### STATED TASK
Repeat verbatim only the lines from the opening of the material below through the one that contains "the cabinet's bottom.".

* Start *

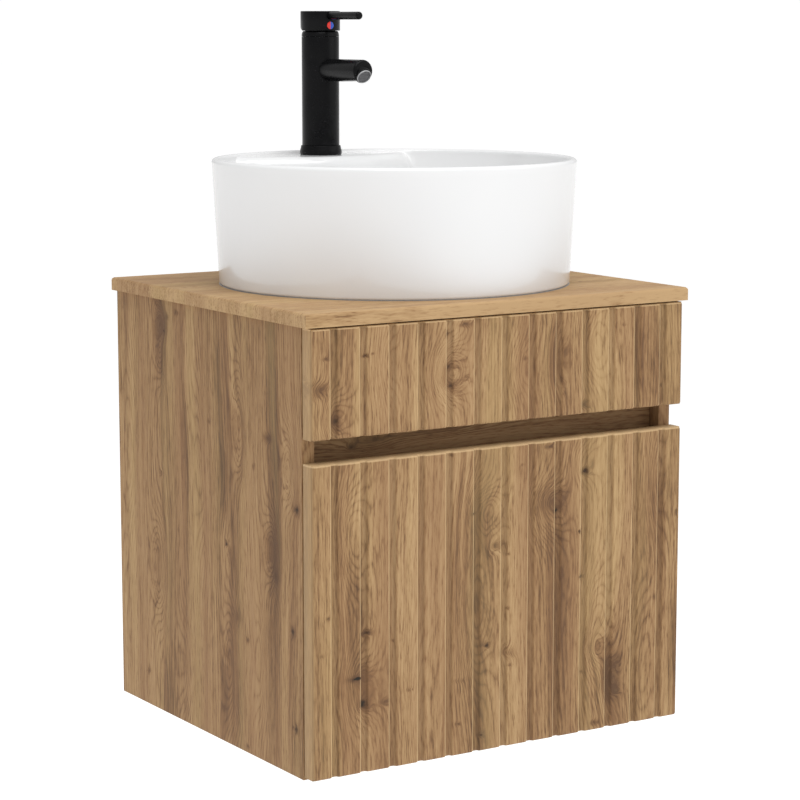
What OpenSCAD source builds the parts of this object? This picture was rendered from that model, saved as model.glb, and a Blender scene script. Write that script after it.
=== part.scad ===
// Wall-hung bathroom vanity: grooved two-front cabinet with one drawer, countertop board,
// round countertop basin and a tall single-lever mixer tap.
// X runs to the right, Y to the back, Z up. Origin: middle of the footprint, at the cabinet's bottom.

/* [Carcass] */
// Width over the two side panels
cabinet_w = 486; // [460:2:500]
// Height of the side panels
cabinet_h = 485; // [480:1:490]
// Thickness of the carcass boards
board = 15; // [14:0.5:16]
// Width of the flat rails
rail_h = 80; // [70:2:84]

/* [Countertop] */
// Width of the countertop
top_w = 500; // [490:2:540]
// Depth of the countertop
top_d = 450; // [446:1:460]
// Thickness of the countertop
top_t = 15; // [12:1:18]
// Rounding of its upper edges
top_round = 3.5; // [1:0.5:5]

/* [Fronts] */
// Thickness of the grooved fronts
front_t = 20; // [18:0.5:22]
// Bottom edge of the drawer front
front_low = 3.5; // [2:0.5:6]
// Top edge of the drawer front
drawer_front_top = 341; // [336:1:345]
// Bottom edge of the upper front
upper_front_low = 367; // [362:1:372]
// Top edge of the upper front
upper_front_top = 483.5; // [480:0.5:484]
// Gap between the side panels and the fronts
seam = 2; // [1.5:0.5:2.5]
// Rounding of the fronts' outer edges
front_round = 3; // [1:0.5:4]

/* [Grooves] */
// Distance between grooves
groove_pitch = 36; // [30:1:38]
// Number of grooves on each side of the middle one
groove_half = 6; // [3:1:6]
// Width of a groove at the face
groove_w = 10; // [8:0.5:12]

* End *

### RESPONSE TO THE EXERCISE
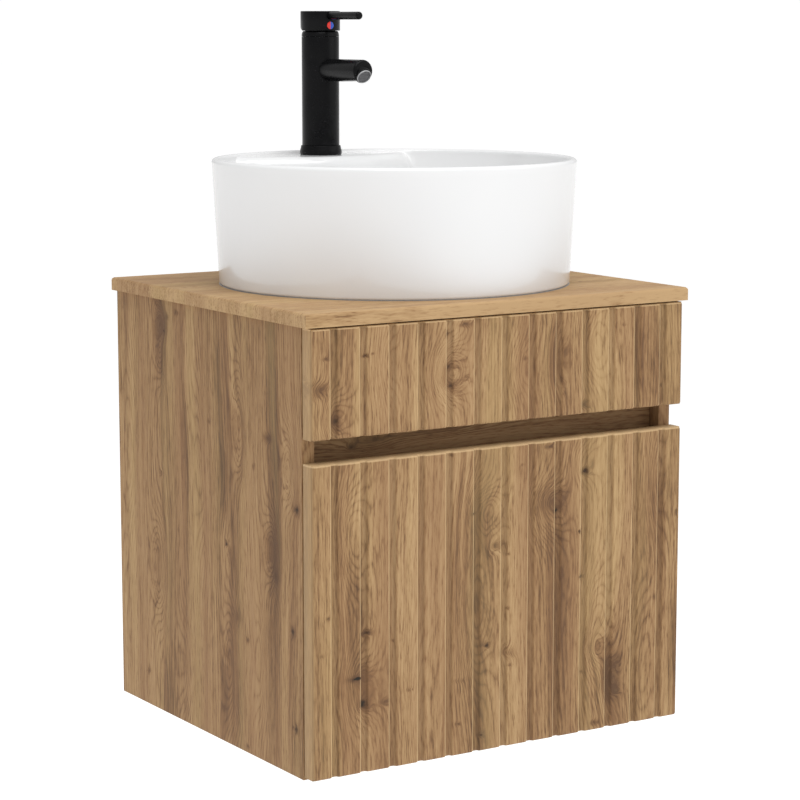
What OpenSCAD source builds the parts of this object? This picture was rendered from that model, saved as model.glb, and a Blender scene script. Write that script after it.
=== part.scad ===
// Wall-hung bathroom vanity: grooved two-front cabinet with one drawer, countertop board,
// round countertop basin and a tall single-lever mixer tap.
// X runs to the right, Y to the back, Z up. Origin: middle of the footprint, at the cabinet's bottom.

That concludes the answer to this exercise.